Как обычно, они с Влком договорились ненадолго встретиться в середине дня в маленьком винном погребке с уютными кабинетами. Неяркое освещение и задрапированные двери располагали к интимным свиданиям, но захаживали сюда исключительно люди, одеждой, поведением, да и чертами лица походившие друг на друга, как супруги после многолетней совместной жизни. Дело в том, что на соседней улице были сосредоточены центральные органы полиции, в том числе и тайной. И хотя посетители старались не замечать друг друга, от Влка не укрылось, что, завидев Доктора, все они невольно вытягивались по струнке.

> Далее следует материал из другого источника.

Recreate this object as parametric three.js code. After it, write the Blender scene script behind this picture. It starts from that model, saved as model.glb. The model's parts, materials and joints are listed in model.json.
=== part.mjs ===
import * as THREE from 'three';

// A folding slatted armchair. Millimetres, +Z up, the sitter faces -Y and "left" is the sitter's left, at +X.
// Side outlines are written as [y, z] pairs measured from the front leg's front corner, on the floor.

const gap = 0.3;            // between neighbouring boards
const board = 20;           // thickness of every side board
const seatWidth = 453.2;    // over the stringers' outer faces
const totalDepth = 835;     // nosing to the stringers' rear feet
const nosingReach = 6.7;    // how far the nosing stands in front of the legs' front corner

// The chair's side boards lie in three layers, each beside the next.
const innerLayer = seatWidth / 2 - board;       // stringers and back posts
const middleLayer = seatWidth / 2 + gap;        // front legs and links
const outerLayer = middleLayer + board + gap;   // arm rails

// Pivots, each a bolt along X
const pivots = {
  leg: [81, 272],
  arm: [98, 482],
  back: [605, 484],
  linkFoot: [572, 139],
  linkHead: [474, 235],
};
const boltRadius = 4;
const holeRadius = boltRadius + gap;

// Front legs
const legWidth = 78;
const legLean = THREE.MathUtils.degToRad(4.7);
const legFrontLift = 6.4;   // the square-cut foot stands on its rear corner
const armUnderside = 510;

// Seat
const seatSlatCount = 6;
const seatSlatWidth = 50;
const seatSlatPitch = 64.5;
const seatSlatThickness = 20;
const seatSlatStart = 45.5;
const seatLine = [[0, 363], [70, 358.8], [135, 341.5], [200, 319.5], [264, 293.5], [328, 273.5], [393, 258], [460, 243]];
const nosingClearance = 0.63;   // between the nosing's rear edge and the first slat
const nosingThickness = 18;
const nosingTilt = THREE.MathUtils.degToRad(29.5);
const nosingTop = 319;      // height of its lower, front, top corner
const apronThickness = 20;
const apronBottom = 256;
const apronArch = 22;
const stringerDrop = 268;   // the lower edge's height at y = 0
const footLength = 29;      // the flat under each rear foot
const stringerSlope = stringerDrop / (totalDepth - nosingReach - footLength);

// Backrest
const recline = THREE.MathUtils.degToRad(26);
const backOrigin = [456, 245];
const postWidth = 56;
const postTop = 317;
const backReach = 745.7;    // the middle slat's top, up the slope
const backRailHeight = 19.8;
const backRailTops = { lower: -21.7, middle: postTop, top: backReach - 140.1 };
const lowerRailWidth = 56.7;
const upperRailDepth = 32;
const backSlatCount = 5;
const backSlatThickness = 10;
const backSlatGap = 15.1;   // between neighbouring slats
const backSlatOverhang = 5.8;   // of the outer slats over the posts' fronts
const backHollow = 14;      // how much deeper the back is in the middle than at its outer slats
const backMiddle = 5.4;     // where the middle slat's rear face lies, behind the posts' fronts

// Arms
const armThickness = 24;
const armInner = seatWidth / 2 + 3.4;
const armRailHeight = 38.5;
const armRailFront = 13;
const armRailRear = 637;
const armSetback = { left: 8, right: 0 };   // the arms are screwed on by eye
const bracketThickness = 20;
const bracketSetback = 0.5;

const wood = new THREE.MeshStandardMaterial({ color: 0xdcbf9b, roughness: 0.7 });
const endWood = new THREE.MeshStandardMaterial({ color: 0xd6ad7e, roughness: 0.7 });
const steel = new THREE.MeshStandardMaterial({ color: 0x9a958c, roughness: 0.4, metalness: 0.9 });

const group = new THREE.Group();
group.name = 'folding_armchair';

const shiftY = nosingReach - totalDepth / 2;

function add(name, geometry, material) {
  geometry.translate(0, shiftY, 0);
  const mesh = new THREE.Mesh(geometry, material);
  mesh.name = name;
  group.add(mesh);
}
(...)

— Вы завидуете, — удивился Влк, — той унизительной сцене?
— Я завидую, — уточнил Доктор, — той поразительной силе, которая сделала вас участником этой сцены. Как ваш ровесник я могу это оценить. Но не будет ли какого подвоха со стороны этой, — спросил Доктор, явно обеспокоенный, — девочки?
— Подвоха? Какого? — не понял Влк.
— А вдруг она подзалетит? Или, — спросил Доктор, ошеломленный собственным предположением, — уже подзалетела и впутает в это дело вас? Свидетелей-то у нее полно!

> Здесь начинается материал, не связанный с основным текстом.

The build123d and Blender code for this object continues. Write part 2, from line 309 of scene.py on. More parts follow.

— А для чего, — спросил Влк, тоже встревожившись, — ей это делать?
— А почему бы, — спросил Доктор, — и нет?! Разве вы не идеальная партия? Да она была бы за вами, как у Христа за пазухой! Это все равно что актрисе выскочить за интенданта. А вы знаете, где сгинула бездна талантов? Не в войнах и даже не на плахе. В постели, вот где! Сколько подававших надежды поэтов, перспективных ученых… наконец, сколько нашего брата, исполнителей, променяли свой талант на аппетитные ножки, пока в один прекрасный день не поняли, что очутились в коварной ловушке, где мягко стелют, да жестко спать? А вы так вообще в буквальном смысле угодили в западню! И если она уже через час отпустила вас, то это — перст судьбы, так что бегите от нее куда глаза глядят. Иначе очень скоро убедитесь, что бархатная подстилка поистерлась и осталась голая мышеловка. А вам и дальше придется расплачиваться за минуту блаженства, причем всем — и преходящим, и вечным, до тех пор, пока мышеловка не проржавеет. Тогда вы выйдете на свободу, но будет поздно: ваш карман и ваша душа будут пусты. Неужели вам себя не жалко, — впервые за все эти годы обратился к нему Доктор по имени.
— Бедржих?
— Но я, — возразил Влк, — уже двадцать пять лет благополучно женат и счастлив.
— Счастлив! — изумился Доктор. — Господи, зачем же тогда вы искушаете судьбу, путаясь с неопытной малолеткой?
— А вы, — не сдержался Влк, — видели ее, Доктор?